Assessing metadata completeness of FAIR Data Points (FDPs) registered in the ERDERA Virtual Platform.
FDPcrawleR is an R-based crawler that evaluates how completely FAIR Data Points expose DCAT-2 metadata, from registration in the VP Index down to datasets, distributions, and data services.
Results are summarized as a Sankey diagram showing metadata depth across FDPs.
Starting from the ERDERA VP Index, the tool:
- selects valid FDPs (Active and Inactive)
- crawls hierarchical metadata (FDP → Catalog → Dataset → Distribution → Data Service)
- checks whether each metadata layer is present
- quantifies metadata completeness across the FDP ecosystem
- visualizes results as a Sankey diagram
The analysis focuses on metadata presence and structure, not on data quality or endpoint availability.
FDPs adopt DCAT-2 metadata structure:
- Datasets represent abstract data assets
- Distributions represent concrete dataset representations** (files, APIs)
- Data services provide access via endpoints (e.g. Beacon, SPARQL)
Traversal is implemented using DCAT-2 and FDP Ontology (FDP-O) predicates.
- ERDERA Virtual Platform FDP Index (via API)
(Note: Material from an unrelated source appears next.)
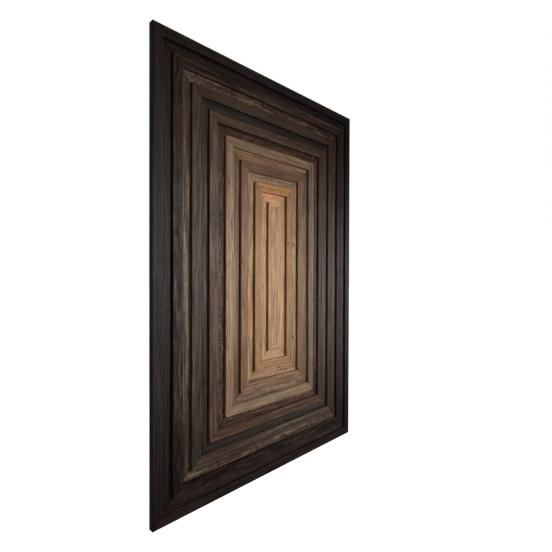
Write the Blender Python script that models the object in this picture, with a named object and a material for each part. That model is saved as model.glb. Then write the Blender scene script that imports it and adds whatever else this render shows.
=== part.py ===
"""Wooden wall panel: nested mitred oak frames around an upright centre slab.

Metres, +Z up. The panel hangs with its back in the plane Y = 0 and its face towards -Y, and the
origin is the centre of its back. Frame 1 is the border. The wide frames stand proud and set back
by turns, so the face is stepped. Inside the last of them, a narrow frame lies flush around the
centre slab, and both stand proud.
"""
import math

import bmesh
import bpy

# Driving dimensions
FRAME_COUNT = 14
STRIP_WIDTH = 0.0264
NARROW_STRIP_WIDTH = 0.013
SLAB_WIDTH = 0.0258
SLAB_HEIGHT = 0.4258
BOARD_THICKNESS = 0.006
LOW_STRIP_THICKNESS = 0.0052
HIGH_STRIP_THICKNESS = 0.0117
GLUE_LINE = 0.0003
ARRIS = 0.0008

# A piece's back lies a glue line in front of the board
STRIP_BACK = BOARD_THICKNESS + GLUE_LINE
# Cutting one mitre back by this much leaves half a glue line beside it
MITRE_RELIEF = GLUE_LINE / 2 * math.sqrt(2)

# Finishes: sRGB colour and roughness
FINISHES = {
    "ebonised_oak": ("#2B2523", 0.55),
    "charcoal_oak": ("#3A322E", 0.55),
    "smoked_oak": ("#6B5647", 0.55),
    "umber_oak": ("#574539", 0.55),
    "bog_oak": ("#46393A", 0.55),
    "fumed_oak": ("#6E5747", 0.55),
    "russet_oak": ("#5A4137", 0.55),
    "olive_oak": ("#98805F", 0.55),
    "golden_oak": ("#94714F", 0.55),
    "rose_oak": ("#9A7761", 0.55),
    "grey_oak": ("#AD8F72", 0.55),
    "honey_oak": ("#B98A5F", 0.55),
    "natural_oak": ("#C79F76", 0.55),
    "stained_board": ("#211C1A", 0.7),
}
# From the border to the last wide frame
FRAME_FINISHES = ["ebonised_oak", "ebonised_oak", "charcoal_oak", "smoked_oak", "umber_oak",
                  "bog_oak", "fumed_oak", "russet_oak", "olive_oak", "golden_oak", "rose_oak",
                  "grey_oak", "honey_oak", "natural_oak"]
CENTRE_FINISH = "natural_oak"
BOARD_FINISH = "stained_board"


def linear(channel):
    """One sRGB channel, 0 to 1, as linear light."""
    if channel <= 0.04045:
        return channel / 12.92
    return ((channel + 0.055) / 1.055) ** 2.4


def finish(name):
    """The Principled material of one finish, made once and shared."""
    if name in bpy.data.materials:
        return bpy.data.materials[name]
    colour, roughness = FINISHES[name]
    channels = [linear(int(colour[i:i + 2], 16) / 255) for i in (1, 3, 5)]
    material = bpy.data.materials.new(name)
    material.use_nodes = True
    shader = material.node_tree.nodes["Principled BSDF"]
    shader.inputs["Base Color"].default_value = (*channels, 1)
    shader.inputs["Roughness"].default_value = roughness
    shader.inputs["Metallic"].default_value = 0
    return material


def frame_finish(number):
    """The finish of a wide frame, spread evenly from the border to the centre."""
    steps = max(FRAME_COUNT - 1, 1)
    place = (number - 1) * (len(FRAME_FINISHES) - 1) / steps
    return FRAME_FINISHES[round(place)]


def planed_piece(name, faces, thickness, back, finish_name):
    """A flat piece: the (x, z) faces of its plan, run forward from its back, with an arris in front."""
    shape = bmesh.new()
    corners = {}
    for face in faces:
        for x, z in face:
            if (x, z) not in corners:
                corners[x, z] = shape.verts.new((x, -back, z))
        shape.faces.new([corners[point] for point in face])
    outline = [edge for edge in shape.edges if edge.is_boundary]
    outline_ends = [{vert.co.xz[:] for vert in edge.verts} for edge in outline]
    run = bmesh.ops.extrude_face_region(shape, geom=shape.faces[:])
    front = [item for item in run["geom"] if isinstance(item, bmesh.types.BMVert)]
    bmesh.ops.translate(shape, vec=(0, -thickness, 0), verts=front)
    front_edges = [edge for edge in shape.edges if all(vert in front for vert in edge.verts)]
    arrises = [edge for edge in front_edges if {vert.co.xz[:] for vert in edge.verts} in outline_ends]
    bmesh.ops.bevel(shape, geom=arrises, offset=ARRIS, segments=1, affect="EDGES")
    bmesh.ops.recalc_face_normals(shape, faces=shape.faces)
    mesh = bpy.data.meshes.new(name)
    shape.to_mesh(mesh)
    shape.free()
    mesh.materials.append(finish(finish_name))
    piece = bpy.data.objects.new(name, mesh)
    bpy.context.scene.collection.objects.link(piece)
    return piece


def narrow_frame_reach():
    """Half the outer width and half the outer height of the narrow frame."""
    margin = NARROW_STRIP_WIDTH + GLUE_LINE
    return SLAB_WIDTH / 2 + margin, SLAB_HEIGHT / 2 + margin


def frame_reach(number):
    """Half the outer width and half the outer height of a wide frame."""
    half_width, half_height = narrow_frame_reach()
    margin = (FRAME_COUNT - number + 1) * (STRIP_WIDTH + GLUE_LINE)
    return half_width + margin, half_height + margin


def rectangle(half_width, half_height):
    """The corners of an upright rectangle about the centre, clockwise from the top left."""
    return [(-half_width, half_height), (half_width, half_height),
            (half_width, -half_height), (-half_width, -half_height)]


def mitred_strip(half_length, reach, quarter_turns):
    """The corners of one strip, whose outer edge lies at reach above the centre before it is turned."""
    outer = half_length - MITRE_RELIEF
    inner = outer - STRIP_WIDTH
    inner_reach = reach - STRIP_WIDTH
    points = [(-outer, reach), (outer, reach), (inner, inner_reach), (-inner, inner_reach)]
    for _ in range(quarter_turns):
        points = [(z, -x) for x, z in points]
    return points


def make_wide_frame(number):
    """The four mitred strips of one wide frame."""
    half_width, half_height = frame_reach(number)
    stands_proud = number % 2 == 1
    thickness = HIGH_STRIP_THICKNESS if stands_proud else LOW_STRIP_THICKNESS
    for quarter_turns, side in enumerate(("top", "right", "bottom", "left")):
        lies_flat = side in ("top", "bottom")
        half_length = half_width if lies_flat else half_height
        reach = half_height if lies_flat else half_width
        plan = mitred_strip(half_length, reach, quarter_turns)
        name = f"frame_{number:02d}_{side}"
        planed_piece(name, [plan], thickness, STRIP_BACK, frame_finish(number))


def make_narrow_frame():
    """The narrow frame around the slab, its four strips glued up as one."""
    half_width, half_height = narrow_frame_reach()
    outer = rectangle(half_width, half_height)
    inner = rectangle(half_width - NARROW_STRIP_WIDTH, half_height - NARROW_STRIP_WIDTH)
    strips = []
    for here in range(len(outer)):
        there = (here + 1) % len(outer)
        strips.append([outer[here], outer[there], inner[there], inner[here]])
    planed_piece("narrow_frame", strips, HIGH_STRIP_THICKNESS, STRIP_BACK, CENTRE_FINISH)


def make_slab():
    """The upright slab in the middle."""
    plan = rectangle(SLAB_WIDTH / 2, SLAB_HEIGHT / 2)
    planed_piece("centre_slab", [plan], HIGH_STRIP_THICKNESS, STRIP_BACK, CENTRE_FINISH)


def make_board():
    """The backing board, flush with the border's outer edges."""
    plan = rectangle(*frame_reach(1))
    planed_piece("backing_board", [plan], BOARD_THICKNESS, 0, BOARD_FINISH)


def main():
    for item in list(bpy.data.objects):
        bpy.data.objects.remove(item, do_unlink=True)
    make_board()
    for number in range(1, FRAME_COUNT + 1):
        make_wide_frame(number)
    make_narrow_frame()
    make_slab()


main()
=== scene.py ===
"""Wooden wall panel: nested mitred frames of stained oak around a pale upright slab.

Metres, +Z up, the face towards -Y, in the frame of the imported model.
"""
import math
import random

import bmesh
import bpy
import numpy as np
from mathutils import Matrix, Vector


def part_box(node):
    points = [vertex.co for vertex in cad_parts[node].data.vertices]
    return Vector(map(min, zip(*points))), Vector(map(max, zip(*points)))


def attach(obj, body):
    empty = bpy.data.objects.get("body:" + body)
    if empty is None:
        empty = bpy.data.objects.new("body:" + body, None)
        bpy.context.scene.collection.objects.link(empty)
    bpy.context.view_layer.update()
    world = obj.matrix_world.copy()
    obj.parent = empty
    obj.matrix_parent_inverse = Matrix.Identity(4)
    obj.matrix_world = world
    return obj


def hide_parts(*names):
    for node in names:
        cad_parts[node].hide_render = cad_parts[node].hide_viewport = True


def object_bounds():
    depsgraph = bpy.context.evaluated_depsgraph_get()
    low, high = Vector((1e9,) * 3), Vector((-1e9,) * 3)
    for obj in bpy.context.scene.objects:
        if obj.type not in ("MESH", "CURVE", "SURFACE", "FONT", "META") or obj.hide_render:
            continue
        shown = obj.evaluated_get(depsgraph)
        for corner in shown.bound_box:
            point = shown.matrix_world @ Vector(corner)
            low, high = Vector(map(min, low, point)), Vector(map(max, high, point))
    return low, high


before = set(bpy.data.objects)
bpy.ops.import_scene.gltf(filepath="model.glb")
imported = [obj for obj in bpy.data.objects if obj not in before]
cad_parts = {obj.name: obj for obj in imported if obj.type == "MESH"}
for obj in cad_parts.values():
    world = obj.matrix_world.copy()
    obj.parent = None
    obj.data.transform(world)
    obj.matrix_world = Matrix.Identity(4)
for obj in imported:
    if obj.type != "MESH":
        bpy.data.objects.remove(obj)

CAD_LOW, CAD_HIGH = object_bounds()

MM = 0.001
FRONT = Vector((0, -1, 0))
# Outwards from the centre, seen from the front
SIDES = {
    "top": Vector((0, 0, 1)),
    "right": Vector((1, 0, 0)),
    "bottom": Vector((0, 0, -1)),
    "left": Vector((-1, 0, 0)),
}

# Joinery
GLUE_LINE = 0.3 * MM
# What half a glue line takes off a strip, measured along it, at each mitre
MITRE_RELIEF = GLUE_LINE / 2 * math.sqrt(2)
ARRIS = 0.8 * MM
# The arris is lighter across the mitres, which are cut after the strip is planed
MITRE_ARRIS_SHARE = 0.4
ARRIS_SEGMENTS = 2

# Raised grain, brushed into the face
GRAIN_STEP = 9 * MM
RIDGE_STEP = 2.2 * MM
GRAIN_HEIGHT = 0.1 * MM
RIDGE_LENGTH = 70 * MM
RIDGE_WIDTH = 3.5 * MM
# How many ridges off a strip's pattern may start
RIDGE_REACH = 5
SMOOTH_ANGLE = math.radians(20)

# How near is near enough, when edges and faces are picked by their direction or place
PARALLEL = 0.999
FLAT = 0.9999
TOUCHING = 0.01 * MM

# How much lighter the long edges are: a painted highlight where the arris catches the light,
# stronger on one strip
EDGE_HIGHLIGHT = 1.15
EDGE_HIGHLIGHTS = {"frame_07_left": 1.9}
# How near to where the arris ends a point gets the painted highlight
HIGHLIGHT_REACH = 0.05 * MM

# The wood's marks: how far apart they are along the grain and across it. Pores and fine lines
# are drawn coarser than real ones, so that they still show.
PORES = (26 * MM, 3 * MM)
FINE_LINES = (260 * MM, 4 * MM)
STREAKS = (900 * MM, 8 * MM)
BLUSHES = (320 * MM, 9 * MM)
PATCHES = (90 * MM, 14 * MM)
FLECK_DASHES = (20 * MM, 3.6 * MM)
FLECK_CURLS = (13 * MM, 5 * MM)
FLECK_CHANGE = (120 * MM, 24 * MM)
# The values of their noise, which lies around a half, between which they fade in
PORE_FADE = (0.5, 0.64)
LINE_FADE = (0.38, 0.62)
STREAK_FADE = (0.4, 0.6)
BLUSH_FADE = (0.46, 0.58)
PATCH_FADE = (0.35, 0.65)
FLECK_FADE = (0.43, 0.57)
FLECK_CHANGE_FADE = (0.42, 0.5)
# How far the ray flecks are turned off the grain, in degrees, and how much they shade the wood
DASH_TURN = 15
CURL_TURN = 60
FLECK_SHADE = 0.35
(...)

- RDF metadata exposed by FDPs (Turtle format)
- Counts of FDPs exposing:
- catalogs
- datasets
- distributions
- dataset-dependent data services
- Complementary gap metrics (e.g. catalogs without datasets)
- A Sankey diagram summarizing metadata completeness
- R ≥ 4.0
install.packages(c("httr", "jsonlite", "rdflib", "dplyr", "plotly"))